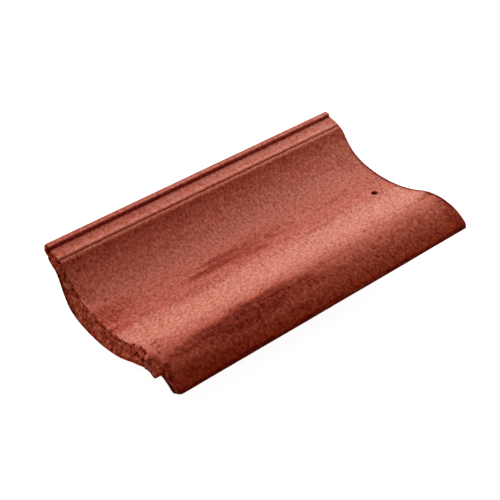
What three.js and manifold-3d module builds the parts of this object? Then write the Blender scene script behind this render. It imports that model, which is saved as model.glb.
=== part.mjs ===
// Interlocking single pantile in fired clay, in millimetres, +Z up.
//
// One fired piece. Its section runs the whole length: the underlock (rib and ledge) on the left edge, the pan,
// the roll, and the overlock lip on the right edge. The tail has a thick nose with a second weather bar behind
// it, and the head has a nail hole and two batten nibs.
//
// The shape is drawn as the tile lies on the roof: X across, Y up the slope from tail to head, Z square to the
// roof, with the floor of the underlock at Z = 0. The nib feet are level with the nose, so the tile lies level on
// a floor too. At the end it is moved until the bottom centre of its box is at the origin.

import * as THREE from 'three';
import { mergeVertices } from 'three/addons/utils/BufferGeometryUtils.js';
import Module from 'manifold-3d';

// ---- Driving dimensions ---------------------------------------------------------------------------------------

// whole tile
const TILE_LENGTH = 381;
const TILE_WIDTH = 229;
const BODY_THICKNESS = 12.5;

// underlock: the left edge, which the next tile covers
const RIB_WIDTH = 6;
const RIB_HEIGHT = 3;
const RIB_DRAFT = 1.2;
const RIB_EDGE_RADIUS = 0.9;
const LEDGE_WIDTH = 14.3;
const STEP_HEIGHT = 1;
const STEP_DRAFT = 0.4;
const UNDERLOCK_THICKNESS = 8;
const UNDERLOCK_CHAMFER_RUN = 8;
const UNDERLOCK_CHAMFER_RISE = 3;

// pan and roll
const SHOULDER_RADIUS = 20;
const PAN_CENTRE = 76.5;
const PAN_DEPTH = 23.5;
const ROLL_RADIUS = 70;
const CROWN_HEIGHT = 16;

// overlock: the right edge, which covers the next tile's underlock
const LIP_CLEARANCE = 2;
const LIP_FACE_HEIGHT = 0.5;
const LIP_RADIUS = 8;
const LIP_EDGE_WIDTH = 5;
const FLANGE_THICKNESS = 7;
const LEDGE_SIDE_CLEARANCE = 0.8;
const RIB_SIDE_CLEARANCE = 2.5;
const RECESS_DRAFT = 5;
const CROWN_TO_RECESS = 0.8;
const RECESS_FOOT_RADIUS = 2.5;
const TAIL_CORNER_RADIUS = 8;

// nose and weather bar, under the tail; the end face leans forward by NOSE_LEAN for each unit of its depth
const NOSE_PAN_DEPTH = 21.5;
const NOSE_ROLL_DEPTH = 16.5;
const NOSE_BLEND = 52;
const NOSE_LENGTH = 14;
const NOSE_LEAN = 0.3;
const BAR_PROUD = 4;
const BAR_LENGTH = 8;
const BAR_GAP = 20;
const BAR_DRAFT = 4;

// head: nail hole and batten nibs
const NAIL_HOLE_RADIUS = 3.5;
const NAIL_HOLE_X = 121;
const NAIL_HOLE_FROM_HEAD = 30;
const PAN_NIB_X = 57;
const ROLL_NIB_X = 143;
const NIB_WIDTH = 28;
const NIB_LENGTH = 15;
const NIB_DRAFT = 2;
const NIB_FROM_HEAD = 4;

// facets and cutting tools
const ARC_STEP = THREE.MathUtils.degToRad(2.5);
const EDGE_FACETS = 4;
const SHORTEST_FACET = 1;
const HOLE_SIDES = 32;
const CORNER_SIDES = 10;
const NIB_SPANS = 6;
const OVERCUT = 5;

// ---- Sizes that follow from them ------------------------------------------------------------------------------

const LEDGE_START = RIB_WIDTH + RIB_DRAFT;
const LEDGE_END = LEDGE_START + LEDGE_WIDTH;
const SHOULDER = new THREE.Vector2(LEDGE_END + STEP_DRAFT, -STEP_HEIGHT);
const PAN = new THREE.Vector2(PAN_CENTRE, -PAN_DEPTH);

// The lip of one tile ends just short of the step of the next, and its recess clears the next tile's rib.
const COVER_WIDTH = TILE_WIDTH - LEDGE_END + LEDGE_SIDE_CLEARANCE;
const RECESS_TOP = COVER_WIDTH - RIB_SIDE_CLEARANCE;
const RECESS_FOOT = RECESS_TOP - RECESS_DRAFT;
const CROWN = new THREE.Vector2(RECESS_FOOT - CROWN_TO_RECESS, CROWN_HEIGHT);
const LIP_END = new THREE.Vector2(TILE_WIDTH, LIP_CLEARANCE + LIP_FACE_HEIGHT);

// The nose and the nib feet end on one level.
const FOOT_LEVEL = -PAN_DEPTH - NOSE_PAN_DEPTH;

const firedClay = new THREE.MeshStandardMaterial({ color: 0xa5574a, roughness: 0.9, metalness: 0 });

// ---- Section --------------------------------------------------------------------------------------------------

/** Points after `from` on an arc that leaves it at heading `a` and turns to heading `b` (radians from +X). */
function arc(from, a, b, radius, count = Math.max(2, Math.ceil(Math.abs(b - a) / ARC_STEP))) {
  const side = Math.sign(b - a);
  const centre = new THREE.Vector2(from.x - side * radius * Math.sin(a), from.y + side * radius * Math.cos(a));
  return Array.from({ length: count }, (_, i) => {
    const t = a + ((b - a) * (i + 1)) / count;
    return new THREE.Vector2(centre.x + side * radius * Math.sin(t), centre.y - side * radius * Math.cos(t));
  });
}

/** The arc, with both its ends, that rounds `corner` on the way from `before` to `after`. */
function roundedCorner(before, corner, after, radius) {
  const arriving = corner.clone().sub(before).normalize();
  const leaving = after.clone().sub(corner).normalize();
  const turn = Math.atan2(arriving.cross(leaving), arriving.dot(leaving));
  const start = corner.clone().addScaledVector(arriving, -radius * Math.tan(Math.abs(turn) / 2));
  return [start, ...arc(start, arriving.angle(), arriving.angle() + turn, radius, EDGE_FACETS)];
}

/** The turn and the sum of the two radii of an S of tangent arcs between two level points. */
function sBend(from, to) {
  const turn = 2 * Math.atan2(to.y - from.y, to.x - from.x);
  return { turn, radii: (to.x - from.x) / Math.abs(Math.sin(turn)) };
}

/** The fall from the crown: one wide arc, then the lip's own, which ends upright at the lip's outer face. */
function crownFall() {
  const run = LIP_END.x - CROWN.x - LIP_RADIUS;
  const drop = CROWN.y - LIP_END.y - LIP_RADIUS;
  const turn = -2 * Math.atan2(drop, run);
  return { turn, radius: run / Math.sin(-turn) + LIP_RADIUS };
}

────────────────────

Would you copy out each line exactly as written?

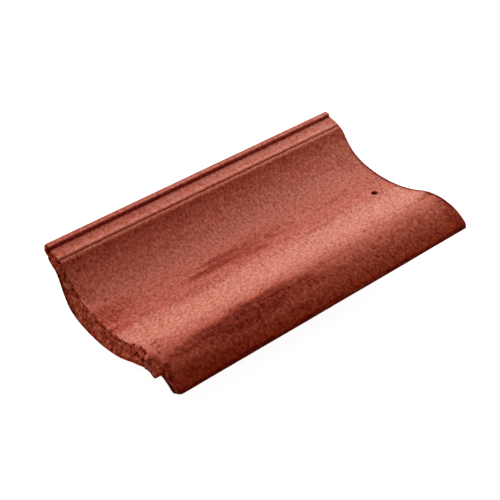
What three.js and manifold-3d module builds the parts of this object? Then write the Blender scene script behind this render. It imports that model, which is saved as model.glb.
=== part.mjs ===
// Interlocking single pantile in fired clay, in millimetres, +Z up.
//
// One fired piece. Its section runs the whole length: the underlock (rib and ledge) on the left edge, the pan,
// the roll, and the overlock lip on the right edge. The tail has a thick nose with a second weather bar behind
// it, and the head has a nail hole and two batten nibs.
//
// The shape is drawn as the tile lies on the roof: X across, Y up the slope from tail to head, Z square to the
// roof, with the floor of the underlock at Z = 0. The nib feet are level with the nose, so the tile lies level on
// a floor too. At the end it is moved until the bottom centre of its box is at the origin.

import * as THREE from 'three';
import { mergeVertices } from 'three/addons/utils/BufferGeometryUtils.js';
import Module from 'manifold-3d';

// ---- Driving dimensions ---------------------------------------------------------------------------------------

// whole tile
const TILE_LENGTH = 381;
const TILE_WIDTH = 229;
const BODY_THICKNESS = 12.5;

// underlock: the left edge, which the next tile covers
const RIB_WIDTH = 6;
const RIB_HEIGHT = 3;
const RIB_DRAFT = 1.2;
const RIB_EDGE_RADIUS = 0.9;
const LEDGE_WIDTH = 14.3;
const STEP_HEIGHT = 1;
const STEP_DRAFT = 0.4;
const UNDERLOCK_THICKNESS = 8;
const UNDERLOCK_CHAMFER_RUN = 8;
const UNDERLOCK_CHAMFER_RISE = 3;

// pan and roll
const SHOULDER_RADIUS = 20;
const PAN_CENTRE = 76.5;
const PAN_DEPTH = 23.5;
const ROLL_RADIUS = 70;
const CROWN_HEIGHT = 16;

// overlock: the right edge, which covers the next tile's underlock
const LIP_CLEARANCE = 2;
const LIP_FACE_HEIGHT = 0.5;
const LIP_RADIUS = 8;
const LIP_EDGE_WIDTH = 5;
const FLANGE_THICKNESS = 7;
const LEDGE_SIDE_CLEARANCE = 0.8;
const RIB_SIDE_CLEARANCE = 2.5;
const RECESS_DRAFT = 5;
const CROWN_TO_RECESS = 0.8;
const RECESS_FOOT_RADIUS = 2.5;
const TAIL_CORNER_RADIUS = 8;

// nose and weather bar, under the tail; the end face leans forward by NOSE_LEAN for each unit of its depth
const NOSE_PAN_DEPTH = 21.5;
const NOSE_ROLL_DEPTH = 16.5;
const NOSE_BLEND = 52;
const NOSE_LENGTH = 14;
const NOSE_LEAN = 0.3;
const BAR_PROUD = 4;
const BAR_LENGTH = 8;
const BAR_GAP = 20;
const BAR_DRAFT = 4;

// head: nail hole and batten nibs
const NAIL_HOLE_RADIUS = 3.5;
const NAIL_HOLE_X = 121;
const NAIL_HOLE_FROM_HEAD = 30;
const PAN_NIB_X = 57;
const ROLL_NIB_X = 143;
const NIB_WIDTH = 28;
const NIB_LENGTH = 15;
const NIB_DRAFT = 2;
const NIB_FROM_HEAD = 4;

// facets and cutting tools
const ARC_STEP = THREE.MathUtils.degToRad(2.5);
const EDGE_FACETS = 4;
const SHORTEST_FACET = 1;
const HOLE_SIDES = 32;
const CORNER_SIDES = 10;
const NIB_SPANS = 6;
const OVERCUT = 5;

// ---- Sizes that follow from them ------------------------------------------------------------------------------

const LEDGE_START = RIB_WIDTH + RIB_DRAFT;
const LEDGE_END = LEDGE_START + LEDGE_WIDTH;
const SHOULDER = new THREE.Vector2(LEDGE_END + STEP_DRAFT, -STEP_HEIGHT);
const PAN = new THREE.Vector2(PAN_CENTRE, -PAN_DEPTH);

// The lip of one tile ends just short of the step of the next, and its recess clears the next tile's rib.
const COVER_WIDTH = TILE_WIDTH - LEDGE_END + LEDGE_SIDE_CLEARANCE;
const RECESS_TOP = COVER_WIDTH - RIB_SIDE_CLEARANCE;
const RECESS_FOOT = RECESS_TOP - RECESS_DRAFT;
const CROWN = new THREE.Vector2(RECESS_FOOT - CROWN_TO_RECESS, CROWN_HEIGHT);
const LIP_END = new THREE.Vector2(TILE_WIDTH, LIP_CLEARANCE + LIP_FACE_HEIGHT);

// The nose and the nib feet end on one level.
const FOOT_LEVEL = -PAN_DEPTH - NOSE_PAN_DEPTH;

const firedClay = new THREE.MeshStandardMaterial({ color: 0xa5574a, roughness: 0.9, metalness: 0 });

// ---- Section --------------------------------------------------------------------------------------------------

/** Points after `from` on an arc that leaves it at heading `a` and turns to heading `b` (radians from +X). */
function arc(from, a, b, radius, count = Math.max(2, Math.ceil(Math.abs(b - a) / ARC_STEP))) {
  const side = Math.sign(b - a);
  const centre = new THREE.Vector2(from.x - side * radius * Math.sin(a), from.y + side * radius * Math.cos(a));
  return Array.from({ length: count }, (_, i) => {
    const t = a + ((b - a) * (i + 1)) / count;
    return new THREE.Vector2(centre.x + side * radius * Math.sin(t), centre.y - side * radius * Math.cos(t));
  });
}

/** The arc, with both its ends, that rounds `corner` on the way from `before` to `after`. */
function roundedCorner(before, corner, after, radius) {
  const arriving = corner.clone().sub(before).normalize();
  const leaving = after.clone().sub(corner).normalize();
  const turn = Math.atan2(arriving.cross(leaving), arriving.dot(leaving));
  const start = corner.clone().addScaledVector(arriving, -radius * Math.tan(Math.abs(turn) / 2));
  return [start, ...arc(start, arriving.angle(), arriving.angle() + turn, radius, EDGE_FACETS)];
}

/** The turn and the sum of the two radii of an S of tangent arcs between two level points. */
function sBend(from, to) {
  const turn = 2 * Math.atan2(to.y - from.y, to.x - from.x);
  return { turn, radii: (to.x - from.x) / Math.abs(Math.sin(turn)) };
}

/** The fall from the crown: one wide arc, then the lip's own, which ends upright at the lip's outer face. */
function crownFall() {
  const run = LIP_END.x - CROWN.x - LIP_RADIUS;
  const drop = CROWN.y - LIP_END.y - LIP_RADIUS;
  const turn = -2 * Math.atan2(drop, run);
  return { turn, radius: run / Math.sin(-turn) + LIP_RADIUS };
}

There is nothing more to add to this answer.